§ Supplied information:
◇ ◇ ◇ ◇ ◇

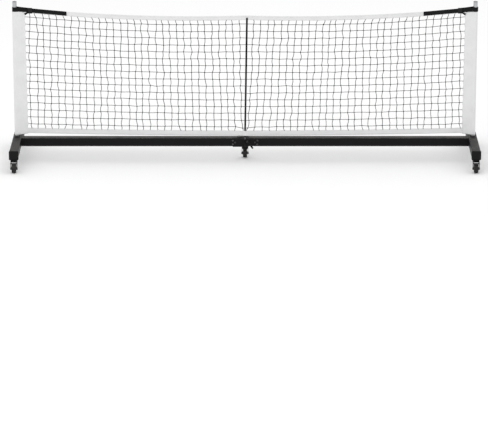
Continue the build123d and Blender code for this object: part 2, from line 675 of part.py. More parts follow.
for side, sign in SIDES:
    net_plane = Plane(origin=(0, 0, 0), x_dir=(sign, 0, 0), z_dir=(0, -sign, 0))

    with BuildPart() as net_panel:
        with BuildSketch(net_plane) as columns:
            for column in range(MESH_COLUMNS):
                x = FIRST_COLUMN + column * MESH_PITCH
                low = foot_tape_bottom(x) + FOOT_TAPE_HEIGHT + NET_FIT
                high = tape_top(x) - TAPE_HEIGHT - NET_FIT
                with Locations((x, (low + high) / 2)):
                    Rectangle(TWINE, high - low)
        with BuildSketch(net_plane) as rows:
            for row in range(MESH_ROWS):
                curved_strip(
                    ROW_START[side],
                    PANEL_END,
                    lambda x: row_height(row, x) - TWINE / 2,
                    lambda x: row_height(row, x) + TWINE / 2,
                )
        extrude(amount=TWINE / 2, both=True)
    save(net_panel, f"net_panel_{side}")

    with BuildPart() as top_tape:
        with BuildSketch(net_plane):
            curved_strip(TAPE_START[side], PANEL_END, lambda x: tape_top(x) - TAPE_HEIGHT, tape_top)
        extrude(amount=TAPE_THICKNESS / 2, both=True)
    save(top_tape, f"top_tape_{side}")

    with BuildPart() as bottom_tape:
        with BuildSketch(net_plane):
            curved_strip(
                ROD_FOOT_RADIUS + 1.5,
                PANEL_END,
                foot_tape_bottom,
                lambda x: foot_tape_bottom(x) + FOOT_TAPE_HEIGHT,
            )
        extrude(amount=TAPE_THICKNESS / 2, both=True)
    save(bottom_tape, f"bottom_tape_{side}")

    with BuildPart() as side_tape:
        with BuildSketch(Plane.XY.offset(SIDE_TAPE_BOTTOM)):
            with Locations((sign * POST_X, 0)):
                Circle(SLEEVE_RADIUS)
            with Locations((sign * (POST_X + SIDE_TAPE_INNER) / 2, 0)):
                Rectangle(POST_X - SIDE_TAPE_INNER, TAPE_THICKNESS + 1)
            with Locations((sign * POST_X, 0)):
                Circle(SLEEVE_BORE, mode=Mode.SUBTRACT)
        extrude(amount=SIDE_TAPE_TOP - SIDE_TAPE_BOTTOM)
    save(side_tape, f"side_tape_{side}")

    with BuildPart() as tension_strap:
        with BuildSketch(Plane.XY.offset(POST_NET_HEIGHT - STRAP_WIDTH)):
            with Locations((sign * POST_X, 0)):
                Circle(SLEEVE_RADIUS + 0.6)
                Circle(SLEEVE_BORE, mode=Mode.SUBTRACT)
        extrude(amount=STRAP_WIDTH)
        strap_end = POST_X - POST_RADIUS - 1
        with BuildSketch(net_plane.offset(-sign * STRAP_BACK)):
            with BuildLine():
                Polyline(
                    (STRAP_INNER, strap_top(STRAP_INNER)),
                    (strap_end, strap_top(strap_end)),
                    (strap_end, strap_top(strap_end) - STRAP_WIDTH),
                    (STRAP_INNER, strap_top(STRAP_INNER) - STRAP_WIDTH),
                    close=True,
                )
            make_face()
        extrude(amount=sign * STRAP_THICKNESS)
    save(tension_strap, f"tension_strap_{side}")

    with BuildPart() as strap_buckle:
        buckle_front = net_plane.offset(-sign * (STRAP_BACK - STRAP_THICKNESS - NET_FIT))
        with BuildSketch(buckle_front):
            with Locations((BUCKLE_X, strap_top(BUCKLE_X) - STRAP_WIDTH / 2)):
                RectangleRounded(BUCKLE_LENGTH, STRAP_WIDTH + BUCKLE_MARGIN, 3)
        extrude(amount=sign * BUCKLE_THICKNESS)
    save(strap_buckle, f"strap_buckle_{side}")
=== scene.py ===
"""Portable pickleball net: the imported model's looks, piece by piece in the order it is put together."""

import math
import random

import bmesh
import bpy
from mathutils import Matrix, Vector, noise


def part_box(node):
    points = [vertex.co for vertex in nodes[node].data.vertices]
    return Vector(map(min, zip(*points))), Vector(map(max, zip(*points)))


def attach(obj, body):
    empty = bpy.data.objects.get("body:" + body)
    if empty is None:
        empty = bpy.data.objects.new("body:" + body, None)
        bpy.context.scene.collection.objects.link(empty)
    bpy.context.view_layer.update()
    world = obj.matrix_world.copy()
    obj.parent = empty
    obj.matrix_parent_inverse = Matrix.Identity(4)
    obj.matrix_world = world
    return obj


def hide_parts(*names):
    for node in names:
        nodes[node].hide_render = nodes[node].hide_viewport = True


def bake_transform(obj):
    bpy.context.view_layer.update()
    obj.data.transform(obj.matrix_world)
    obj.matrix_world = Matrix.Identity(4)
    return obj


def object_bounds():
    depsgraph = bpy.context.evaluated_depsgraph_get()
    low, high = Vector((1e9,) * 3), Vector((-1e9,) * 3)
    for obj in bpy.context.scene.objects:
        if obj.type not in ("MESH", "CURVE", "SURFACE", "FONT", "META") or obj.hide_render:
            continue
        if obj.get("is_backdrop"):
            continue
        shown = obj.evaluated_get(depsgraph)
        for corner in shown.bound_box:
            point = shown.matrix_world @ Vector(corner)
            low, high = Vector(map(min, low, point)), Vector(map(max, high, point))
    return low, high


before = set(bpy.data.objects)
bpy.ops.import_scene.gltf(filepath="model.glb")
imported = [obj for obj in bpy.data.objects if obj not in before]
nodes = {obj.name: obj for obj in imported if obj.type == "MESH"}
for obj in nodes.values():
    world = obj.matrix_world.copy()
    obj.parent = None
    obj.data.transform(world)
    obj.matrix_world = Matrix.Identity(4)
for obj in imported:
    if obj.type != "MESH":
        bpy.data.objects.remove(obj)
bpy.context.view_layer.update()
scene = bpy.context.scene

# ---------------------------------------------------------------- studio
# A white floor, a pale sky and two big soft lamps: one overhead and one in front, so that the tops of the
# tubes shine a little and their front faces stay dark. The camera has a long lens and looks down gently.

WHITE_FLOOR = (0.93, 0.93, 0.93)
SKY_STRENGTH = 0.94
CAMERA_ELEVATION = math.radians(15.5)
CAMERA_DISTANCE = 17.4
CAMERA_TARGET = Vector((0, 0, 0.41))
CAMERA_LENS = 219.9
FRAME_DROP = -0.2563
FRAME_SIDE = -0.0021
VIEW_DEPTH = 200
FLOOR_HALF_SIZE = 60
LAMP_AIM = Vector((0, 0, 0.4))
OVERHEAD_LAMP = {"place": (0.5, 0.8, 6.5), "size": 7, "power": 65}
FRONT_LAMP = {"place": (-2.5, -7, 5.5), "size": 4, "power": 110}

camera_data = bpy.data.cameras.new("camera")
camera_data.lens = CAMERA_LENS
camera_data.shift_y = FRAME_DROP
camera_data.shift_x = FRAME_SIDE
camera_data.clip_end = VIEW_DEPTH
camera = bpy.data.objects.new("camera", camera_data)
scene.collection.objects.link(camera)
back = Vector((0, -math.cos(CAMERA_ELEVATION), math.sin(CAMERA_ELEVATION)))
camera.location = CAMERA_TARGET + back * CAMERA_DISTANCE
camera.rotation_euler = (-back).to_track_quat("-Z", "Y").to_euler()
scene.camera = camera

scene.view_settings.view_transform = "Standard"
world = bpy.data.worlds.new("studio_sky")
scene.world = world
world.use_nodes = True
sky = world.node_tree.nodes["Background"]
sky.inputs["Color"].default_value = (1, 1, 1, 1)
sky.inputs["Strength"].default_value = SKY_STRENGTH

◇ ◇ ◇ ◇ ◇

§ What needs to be done:
Write out, exactly as they stand, the lines from the one containing "make_face()" through the one containing "nodes[node].hide_render = nodes[node].hide_viewport", both ends included.

§ Written answer:
            make_face()
        extrude(amount=sign * STRAP_THICKNESS)
    save(tension_strap, f"tension_strap_{side}")

    with BuildPart() as strap_buckle:
        buckle_front = net_plane.offset(-sign * (STRAP_BACK - STRAP_THICKNESS - NET_FIT))
        with BuildSketch(buckle_front):
            with Locations((BUCKLE_X, strap_top(BUCKLE_X) - STRAP_WIDTH / 2)):
                RectangleRounded(BUCKLE_LENGTH, STRAP_WIDTH + BUCKLE_MARGIN, 3)
        extrude(amount=sign * BUCKLE_THICKNESS)
    save(strap_buckle, f"strap_buckle_{side}")
=== scene.py ===
"""Portable pickleball net: the imported model's looks, piece by piece in the order it is put together."""

import math
import random

import bmesh
import bpy
from mathutils import Matrix, Vector, noise


def part_box(node):
    points = [vertex.co for vertex in nodes[node].data.vertices]
    return Vector(map(min, zip(*points))), Vector(map(max, zip(*points)))


def attach(obj, body):
    empty = bpy.data.objects.get("body:" + body)
    if empty is None:
        empty = bpy.data.objects.new("body:" + body, None)
        bpy.context.scene.collection.objects.link(empty)
    bpy.context.view_layer.update()
    world = obj.matrix_world.copy()
    obj.parent = empty
    obj.matrix_parent_inverse = Matrix.Identity(4)
    obj.matrix_world = world
    return obj


def hide_parts(*names):
    for node in names:
        nodes[node].hide_render = nodes[node].hide_viewport = True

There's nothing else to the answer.